## START Extracted entries

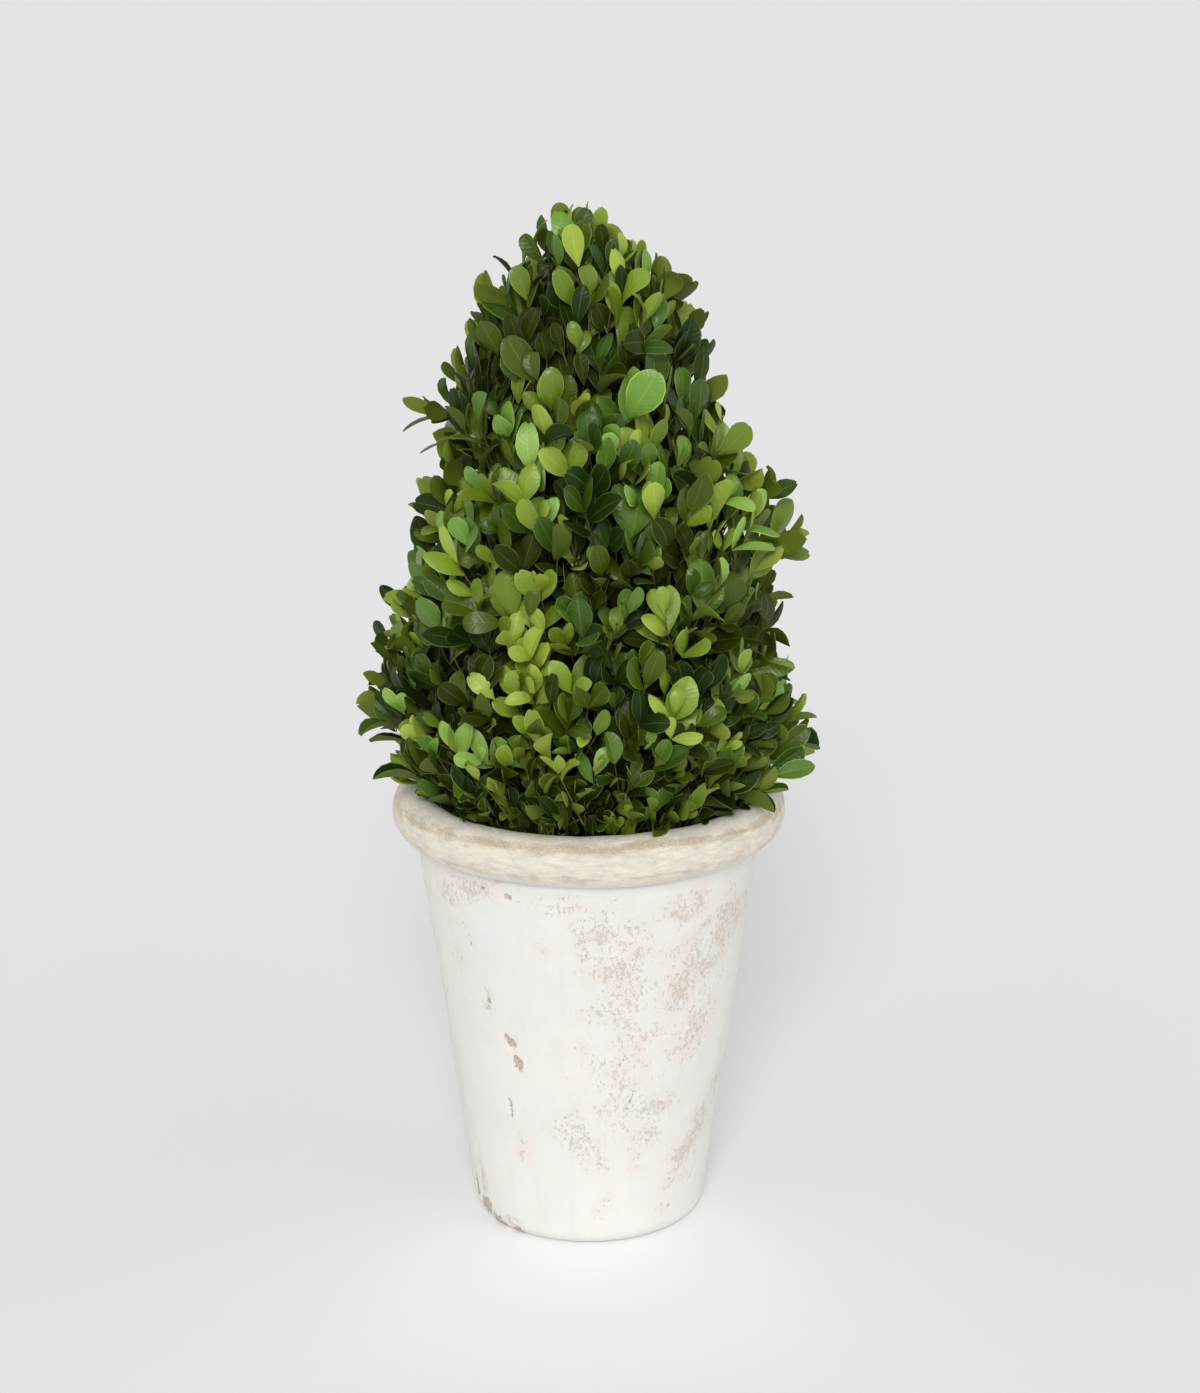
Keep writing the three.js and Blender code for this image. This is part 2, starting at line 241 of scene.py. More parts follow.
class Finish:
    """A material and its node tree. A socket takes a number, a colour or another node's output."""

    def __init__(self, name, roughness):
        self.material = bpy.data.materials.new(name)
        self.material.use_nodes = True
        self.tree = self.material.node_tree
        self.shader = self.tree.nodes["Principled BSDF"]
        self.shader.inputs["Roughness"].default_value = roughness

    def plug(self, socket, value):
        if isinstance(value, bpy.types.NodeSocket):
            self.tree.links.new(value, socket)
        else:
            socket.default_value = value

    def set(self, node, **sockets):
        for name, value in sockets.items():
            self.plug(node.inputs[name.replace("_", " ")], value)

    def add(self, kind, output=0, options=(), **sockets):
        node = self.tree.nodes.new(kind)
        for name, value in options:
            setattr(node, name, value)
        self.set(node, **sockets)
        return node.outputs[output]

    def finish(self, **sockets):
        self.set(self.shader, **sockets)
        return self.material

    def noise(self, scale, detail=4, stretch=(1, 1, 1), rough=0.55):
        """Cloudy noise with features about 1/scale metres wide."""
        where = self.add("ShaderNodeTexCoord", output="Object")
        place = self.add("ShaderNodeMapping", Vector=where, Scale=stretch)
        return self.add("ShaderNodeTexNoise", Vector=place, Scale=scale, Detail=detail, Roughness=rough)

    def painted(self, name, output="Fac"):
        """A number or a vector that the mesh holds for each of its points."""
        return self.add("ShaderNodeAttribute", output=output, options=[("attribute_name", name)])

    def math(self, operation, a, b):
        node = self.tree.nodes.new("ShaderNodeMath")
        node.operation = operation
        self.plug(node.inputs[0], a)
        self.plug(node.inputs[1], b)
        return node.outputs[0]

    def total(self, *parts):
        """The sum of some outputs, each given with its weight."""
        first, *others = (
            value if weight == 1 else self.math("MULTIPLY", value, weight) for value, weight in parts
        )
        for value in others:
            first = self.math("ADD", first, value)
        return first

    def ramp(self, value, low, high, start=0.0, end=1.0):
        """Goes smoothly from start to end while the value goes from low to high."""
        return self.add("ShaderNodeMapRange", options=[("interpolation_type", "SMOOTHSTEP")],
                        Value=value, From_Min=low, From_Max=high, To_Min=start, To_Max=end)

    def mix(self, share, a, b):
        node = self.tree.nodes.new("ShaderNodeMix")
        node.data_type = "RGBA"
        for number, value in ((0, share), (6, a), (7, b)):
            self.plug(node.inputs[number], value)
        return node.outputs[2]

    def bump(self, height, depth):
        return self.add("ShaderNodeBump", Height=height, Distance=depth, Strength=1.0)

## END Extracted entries
## START Extracted entries

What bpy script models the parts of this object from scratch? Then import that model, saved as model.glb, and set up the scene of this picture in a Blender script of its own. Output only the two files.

## END Extracted entries

▶ [Exercise requirements] Extract the lines from the line with "Keep writing the" through the line with "material and its". Keep both of those lines, copy everything exactly, and add nothing.

▶ [Problem solution]
Keep writing the three.js and Blender code for this image. This is part 2, starting at line 241 of scene.py. More parts follow.
class Finish:
    """A material and its node tree. A socket takes a number, a colour or another node's output."""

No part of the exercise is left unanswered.